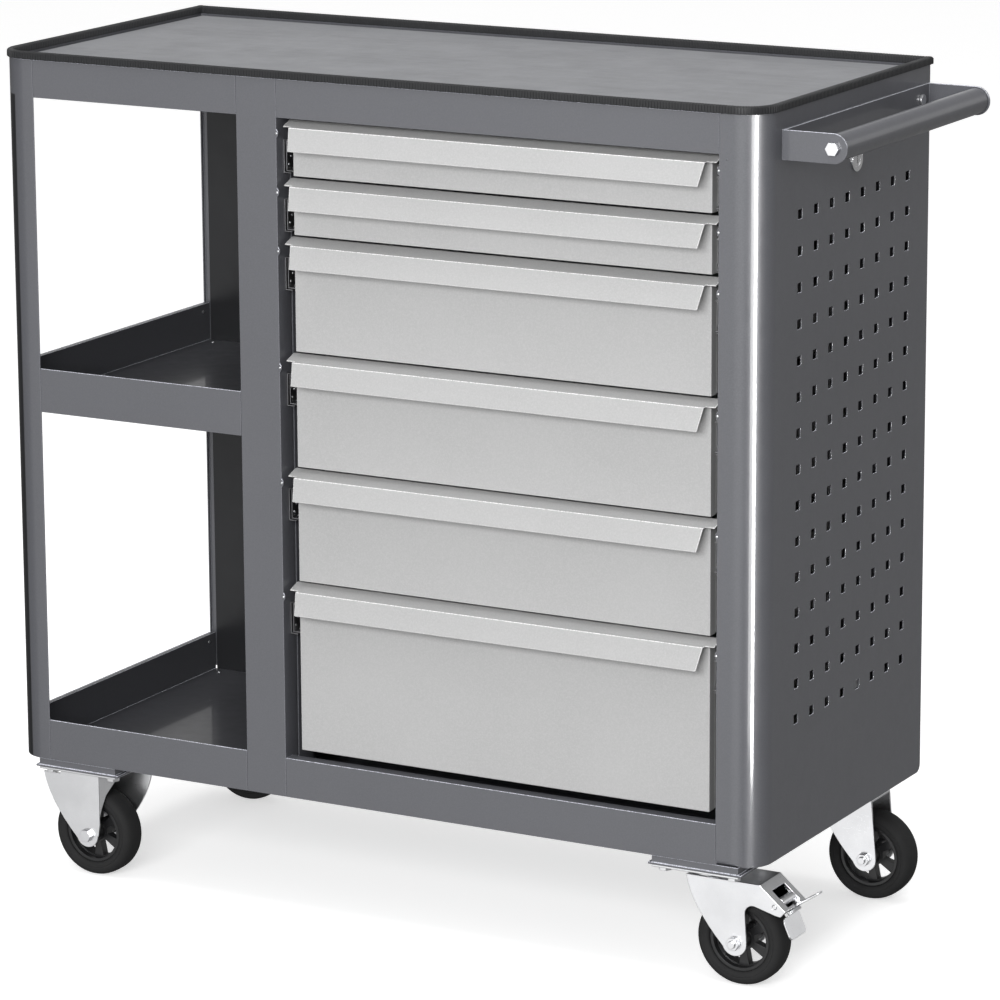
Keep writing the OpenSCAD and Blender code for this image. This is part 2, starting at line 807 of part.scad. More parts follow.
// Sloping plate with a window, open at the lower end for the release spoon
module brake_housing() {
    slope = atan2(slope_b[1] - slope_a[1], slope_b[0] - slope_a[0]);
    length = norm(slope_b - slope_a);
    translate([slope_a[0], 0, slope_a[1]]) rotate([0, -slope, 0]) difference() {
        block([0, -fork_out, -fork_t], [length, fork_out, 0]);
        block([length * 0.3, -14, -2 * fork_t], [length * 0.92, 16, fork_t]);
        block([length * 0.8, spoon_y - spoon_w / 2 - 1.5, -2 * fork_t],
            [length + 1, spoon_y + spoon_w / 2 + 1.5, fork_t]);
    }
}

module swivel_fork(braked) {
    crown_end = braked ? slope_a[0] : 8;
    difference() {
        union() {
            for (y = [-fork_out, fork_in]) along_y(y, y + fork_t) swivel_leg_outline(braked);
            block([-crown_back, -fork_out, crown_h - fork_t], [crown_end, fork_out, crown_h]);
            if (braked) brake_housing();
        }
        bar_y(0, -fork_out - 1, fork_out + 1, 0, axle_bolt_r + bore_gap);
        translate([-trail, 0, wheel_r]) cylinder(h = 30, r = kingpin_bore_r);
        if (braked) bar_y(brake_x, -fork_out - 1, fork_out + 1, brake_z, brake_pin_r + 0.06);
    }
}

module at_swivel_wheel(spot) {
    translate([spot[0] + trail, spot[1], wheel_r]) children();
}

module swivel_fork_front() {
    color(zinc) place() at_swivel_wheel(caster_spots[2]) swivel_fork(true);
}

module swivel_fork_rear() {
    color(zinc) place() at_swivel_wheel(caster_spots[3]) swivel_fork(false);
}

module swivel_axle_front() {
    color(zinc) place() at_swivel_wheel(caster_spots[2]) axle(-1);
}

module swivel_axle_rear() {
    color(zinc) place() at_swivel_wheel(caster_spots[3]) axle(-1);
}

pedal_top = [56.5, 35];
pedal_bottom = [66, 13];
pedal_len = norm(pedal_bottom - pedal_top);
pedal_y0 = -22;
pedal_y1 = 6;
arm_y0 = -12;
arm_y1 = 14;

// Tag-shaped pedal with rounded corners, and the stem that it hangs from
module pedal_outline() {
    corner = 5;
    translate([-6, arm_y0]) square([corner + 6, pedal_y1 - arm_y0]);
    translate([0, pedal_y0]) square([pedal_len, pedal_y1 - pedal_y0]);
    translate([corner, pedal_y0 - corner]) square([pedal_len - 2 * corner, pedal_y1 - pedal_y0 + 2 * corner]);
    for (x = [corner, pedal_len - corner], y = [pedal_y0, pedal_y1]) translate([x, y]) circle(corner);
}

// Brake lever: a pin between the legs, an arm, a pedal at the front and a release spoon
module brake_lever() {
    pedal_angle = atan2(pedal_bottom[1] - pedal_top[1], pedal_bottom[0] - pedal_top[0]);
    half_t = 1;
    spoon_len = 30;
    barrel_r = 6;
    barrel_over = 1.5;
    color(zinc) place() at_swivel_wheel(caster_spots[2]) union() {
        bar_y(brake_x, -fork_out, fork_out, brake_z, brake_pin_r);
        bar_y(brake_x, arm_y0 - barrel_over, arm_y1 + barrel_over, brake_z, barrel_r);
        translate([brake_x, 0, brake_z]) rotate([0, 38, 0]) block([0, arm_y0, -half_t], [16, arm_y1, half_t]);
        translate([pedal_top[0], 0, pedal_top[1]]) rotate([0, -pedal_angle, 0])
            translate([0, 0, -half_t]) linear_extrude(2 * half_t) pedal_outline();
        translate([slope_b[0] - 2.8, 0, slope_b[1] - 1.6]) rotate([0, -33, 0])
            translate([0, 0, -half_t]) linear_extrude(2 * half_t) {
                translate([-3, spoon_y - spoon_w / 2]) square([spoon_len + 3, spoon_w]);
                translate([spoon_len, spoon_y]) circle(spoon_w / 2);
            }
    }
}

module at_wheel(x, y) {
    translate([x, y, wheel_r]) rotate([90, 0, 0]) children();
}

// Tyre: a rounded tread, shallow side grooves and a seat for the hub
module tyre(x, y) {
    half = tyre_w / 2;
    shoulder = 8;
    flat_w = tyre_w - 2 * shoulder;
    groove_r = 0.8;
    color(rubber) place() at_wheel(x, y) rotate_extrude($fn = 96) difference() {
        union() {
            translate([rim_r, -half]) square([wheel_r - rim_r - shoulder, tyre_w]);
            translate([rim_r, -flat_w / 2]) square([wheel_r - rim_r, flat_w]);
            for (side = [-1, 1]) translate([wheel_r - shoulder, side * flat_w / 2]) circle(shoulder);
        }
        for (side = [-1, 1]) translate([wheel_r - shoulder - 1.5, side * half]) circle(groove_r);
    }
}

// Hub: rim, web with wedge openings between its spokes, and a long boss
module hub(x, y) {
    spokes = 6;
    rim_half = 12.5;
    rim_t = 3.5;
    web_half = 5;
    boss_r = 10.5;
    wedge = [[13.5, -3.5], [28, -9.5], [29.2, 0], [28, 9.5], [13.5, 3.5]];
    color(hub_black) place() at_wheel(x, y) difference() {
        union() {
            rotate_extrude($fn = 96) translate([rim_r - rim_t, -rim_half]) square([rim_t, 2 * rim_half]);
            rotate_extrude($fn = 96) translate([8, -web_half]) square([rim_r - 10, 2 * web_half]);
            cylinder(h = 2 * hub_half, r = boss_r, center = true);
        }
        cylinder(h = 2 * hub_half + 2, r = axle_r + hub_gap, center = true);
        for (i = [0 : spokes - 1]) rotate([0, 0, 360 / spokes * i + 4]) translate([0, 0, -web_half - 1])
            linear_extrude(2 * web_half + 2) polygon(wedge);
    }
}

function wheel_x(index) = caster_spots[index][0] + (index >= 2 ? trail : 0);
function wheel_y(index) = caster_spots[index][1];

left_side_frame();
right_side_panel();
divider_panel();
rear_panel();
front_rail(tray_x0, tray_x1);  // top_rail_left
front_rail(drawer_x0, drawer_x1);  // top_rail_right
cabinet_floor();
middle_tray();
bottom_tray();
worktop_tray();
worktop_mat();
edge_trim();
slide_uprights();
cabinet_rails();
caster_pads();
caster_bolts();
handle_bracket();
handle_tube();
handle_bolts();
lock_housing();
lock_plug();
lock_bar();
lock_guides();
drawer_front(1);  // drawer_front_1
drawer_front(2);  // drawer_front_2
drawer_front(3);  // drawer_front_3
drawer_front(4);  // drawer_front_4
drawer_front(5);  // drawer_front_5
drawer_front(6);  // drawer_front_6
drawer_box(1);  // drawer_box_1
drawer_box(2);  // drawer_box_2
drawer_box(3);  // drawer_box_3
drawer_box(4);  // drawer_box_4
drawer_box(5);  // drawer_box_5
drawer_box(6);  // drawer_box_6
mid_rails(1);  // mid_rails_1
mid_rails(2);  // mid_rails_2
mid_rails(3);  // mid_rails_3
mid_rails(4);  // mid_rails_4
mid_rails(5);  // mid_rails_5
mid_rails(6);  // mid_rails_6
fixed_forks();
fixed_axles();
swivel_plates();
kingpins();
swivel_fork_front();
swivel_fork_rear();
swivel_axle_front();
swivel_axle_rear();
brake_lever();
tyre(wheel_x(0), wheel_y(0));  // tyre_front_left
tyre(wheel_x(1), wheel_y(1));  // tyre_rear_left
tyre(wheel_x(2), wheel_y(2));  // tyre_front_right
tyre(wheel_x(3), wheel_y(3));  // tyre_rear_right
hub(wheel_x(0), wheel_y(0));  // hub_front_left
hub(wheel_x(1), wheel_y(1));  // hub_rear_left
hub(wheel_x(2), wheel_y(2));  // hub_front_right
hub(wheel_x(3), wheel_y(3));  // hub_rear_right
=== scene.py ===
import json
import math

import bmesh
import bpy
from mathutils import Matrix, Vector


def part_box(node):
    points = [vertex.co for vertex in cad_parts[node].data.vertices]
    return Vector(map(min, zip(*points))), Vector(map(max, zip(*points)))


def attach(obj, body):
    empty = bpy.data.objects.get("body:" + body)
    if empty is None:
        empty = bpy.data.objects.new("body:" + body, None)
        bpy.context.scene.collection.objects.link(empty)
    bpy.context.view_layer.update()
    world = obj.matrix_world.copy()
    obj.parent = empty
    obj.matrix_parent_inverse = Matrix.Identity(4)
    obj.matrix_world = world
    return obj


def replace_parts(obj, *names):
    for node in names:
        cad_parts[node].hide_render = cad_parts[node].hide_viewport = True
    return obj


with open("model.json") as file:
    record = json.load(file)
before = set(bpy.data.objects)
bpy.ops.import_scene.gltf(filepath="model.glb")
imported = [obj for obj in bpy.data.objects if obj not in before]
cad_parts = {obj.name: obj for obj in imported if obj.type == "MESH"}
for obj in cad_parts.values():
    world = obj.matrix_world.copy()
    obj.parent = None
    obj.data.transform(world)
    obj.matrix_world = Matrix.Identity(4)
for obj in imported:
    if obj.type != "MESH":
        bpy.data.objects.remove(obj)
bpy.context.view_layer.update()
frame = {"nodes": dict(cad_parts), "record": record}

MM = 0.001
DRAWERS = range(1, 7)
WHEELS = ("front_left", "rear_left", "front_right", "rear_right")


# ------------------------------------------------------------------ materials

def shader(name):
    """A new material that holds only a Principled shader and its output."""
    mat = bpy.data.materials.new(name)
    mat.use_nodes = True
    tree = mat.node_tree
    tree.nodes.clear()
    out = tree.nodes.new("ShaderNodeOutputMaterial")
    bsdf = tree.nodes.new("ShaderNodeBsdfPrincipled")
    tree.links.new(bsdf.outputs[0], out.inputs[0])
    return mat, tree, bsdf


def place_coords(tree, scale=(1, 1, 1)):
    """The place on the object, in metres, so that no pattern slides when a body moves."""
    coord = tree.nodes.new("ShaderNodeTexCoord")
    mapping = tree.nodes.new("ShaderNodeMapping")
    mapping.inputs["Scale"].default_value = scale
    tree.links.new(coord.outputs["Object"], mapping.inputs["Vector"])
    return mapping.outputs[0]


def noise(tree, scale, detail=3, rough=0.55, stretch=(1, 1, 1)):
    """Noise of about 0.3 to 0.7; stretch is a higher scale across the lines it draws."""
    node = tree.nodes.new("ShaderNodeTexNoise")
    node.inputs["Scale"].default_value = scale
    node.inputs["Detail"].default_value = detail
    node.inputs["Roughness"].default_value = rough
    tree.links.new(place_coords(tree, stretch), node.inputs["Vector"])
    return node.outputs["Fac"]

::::

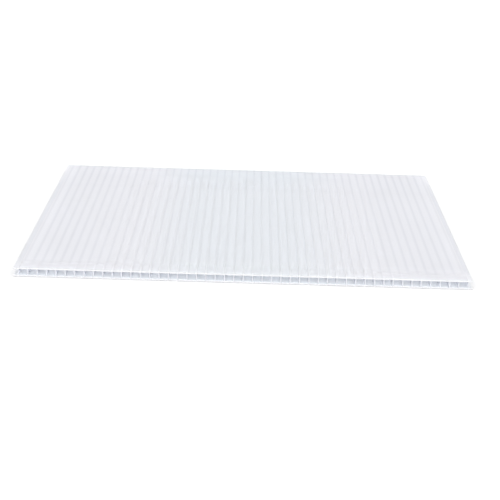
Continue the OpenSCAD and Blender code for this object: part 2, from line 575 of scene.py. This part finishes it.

::::

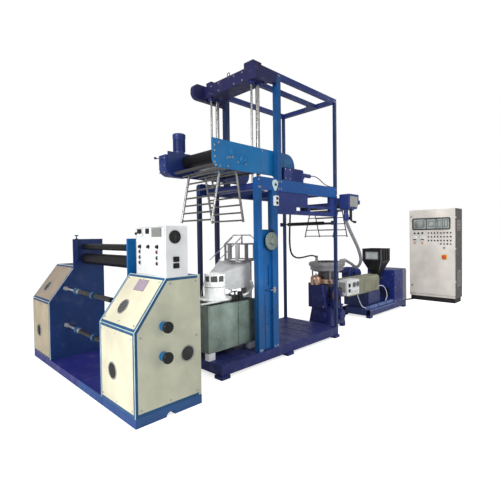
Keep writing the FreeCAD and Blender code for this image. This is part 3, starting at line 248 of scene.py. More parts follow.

::::

EXERCISE GOAL | Retype exactly what runs from the line containing "Keep writing the OpenSCAD" through the line containing "arm_y1 = 14;", both lines included, and stop there.

FINAL RESULT |
Keep writing the OpenSCAD and Blender code for this image. This is part 2, starting at line 807 of part.scad. More parts follow.
// Sloping plate with a window, open at the lower end for the release spoon
module brake_housing() {
    slope = atan2(slope_b[1] - slope_a[1], slope_b[0] - slope_a[0]);
    length = norm(slope_b - slope_a);
    translate([slope_a[0], 0, slope_a[1]]) rotate([0, -slope, 0]) difference() {
        block([0, -fork_out, -fork_t], [length, fork_out, 0]);
        block([length * 0.3, -14, -2 * fork_t], [length * 0.92, 16, fork_t]);
        block([length * 0.8, spoon_y - spoon_w / 2 - 1.5, -2 * fork_t],
            [length + 1, spoon_y + spoon_w / 2 + 1.5, fork_t]);
    }
}

module swivel_fork(braked) {
    crown_end = braked ? slope_a[0] : 8;
    difference() {
        union() {
            for (y = [-fork_out, fork_in]) along_y(y, y + fork_t) swivel_leg_outline(braked);
            block([-crown_back, -fork_out, crown_h - fork_t], [crown_end, fork_out, crown_h]);
            if (braked) brake_housing();
        }
        bar_y(0, -fork_out - 1, fork_out + 1, 0, axle_bolt_r + bore_gap);
        translate([-trail, 0, wheel_r]) cylinder(h = 30, r = kingpin_bore_r);
        if (braked) bar_y(brake_x, -fork_out - 1, fork_out + 1, brake_z, brake_pin_r + 0.06);
    }
}

module at_swivel_wheel(spot) {
    translate([spot[0] + trail, spot[1], wheel_r]) children();
}

module swivel_fork_front() {
    color(zinc) place() at_swivel_wheel(caster_spots[2]) swivel_fork(true);
}

module swivel_fork_rear() {
    color(zinc) place() at_swivel_wheel(caster_spots[3]) swivel_fork(false);
}

module swivel_axle_front() {
    color(zinc) place() at_swivel_wheel(caster_spots[2]) axle(-1);
}

module swivel_axle_rear() {
    color(zinc) place() at_swivel_wheel(caster_spots[3]) axle(-1);
}

pedal_top = [56.5, 35];
pedal_bottom = [66, 13];
pedal_len = norm(pedal_bottom - pedal_top);
pedal_y0 = -22;
pedal_y1 = 6;
arm_y0 = -12;
arm_y1 = 14;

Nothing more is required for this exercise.